According to Motley’s memoir, Equal Justice Under Law, Supreme Court Justice William O. Douglas wrote of Motley that she “was equal to Charles Hamilton Houston in advocacy of cases” and that “the quality of her arguments would place her in the top ten of any group of advocates at the appellate level in this country”.
During the period in which she served as a staff member and associate counsel of the NAACP, she won nine civil rights victories in cases she argued before the U.S. Supreme Court, including James H. Meredith’s right to be admitted to the University of Mississippi in 1962.
Motley, the first African-American woman ever to argue a case before the U.S. Supreme Court, was the only female attorney on the legal team and that won the landmark desegregation case, Brown v. Board of Education,” and “she argued 10 major civil rights cases before the Supreme Court, winning all but one.”
Motley directed the landmark desegregation case against the University of Georgia, which had refused to admit Hamilton Holmes and Charlayne Hunter. Motley led a team that included the young lawyer Vernon Jordan, and together they exposed the university’s admission policies as fictions designed to keep out qualified black students.
Motley’s nomination as the first African American woman to become a federal judge was opposed by southern conservatives in the Senate. However, she was eventually confirmed and later became Chief judge in 1982 and went on to become
Motley was inducted into the National Women’s Hall of Fame in 1993 and she served on the U.S. District Court for the Southern District of New York until her death in 2005.
Judge Kimba Wood, a former colleague of Motley on the United States District Court for the Southern District of New York, described her as having “the strength of a self-made star. As she grew, she was unfailingly optimistic and positive; she never let herself be diverted from her goal of achieving civil rights, even though, as she developed as a lawyer, she faced almost constant condescension from our profession due to her being an African-American woman.”

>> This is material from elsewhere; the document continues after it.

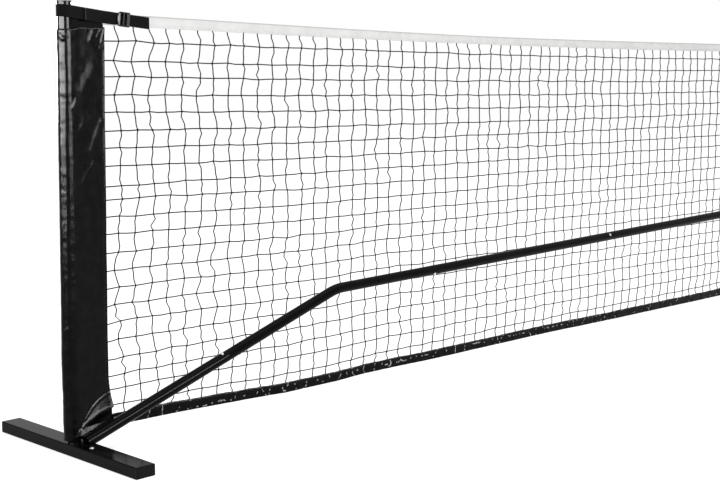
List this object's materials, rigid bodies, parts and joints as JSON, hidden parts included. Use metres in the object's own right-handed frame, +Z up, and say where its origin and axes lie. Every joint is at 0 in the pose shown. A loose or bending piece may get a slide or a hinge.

President Bill Clinton awarded Motley the Presidential Citizen’s Medal and praised her, stating that “as a dedicated public servant and distinguished judge, she has broken down political, social, and professional barriers, and her pursuit of equal justice under law has widened the circle of opportunity in America.”
Motley was a civil rights lawyer and trailblazer who fought for two decades for equal rights under the law; and will be remembered as one of the greatest civil rights lawyers.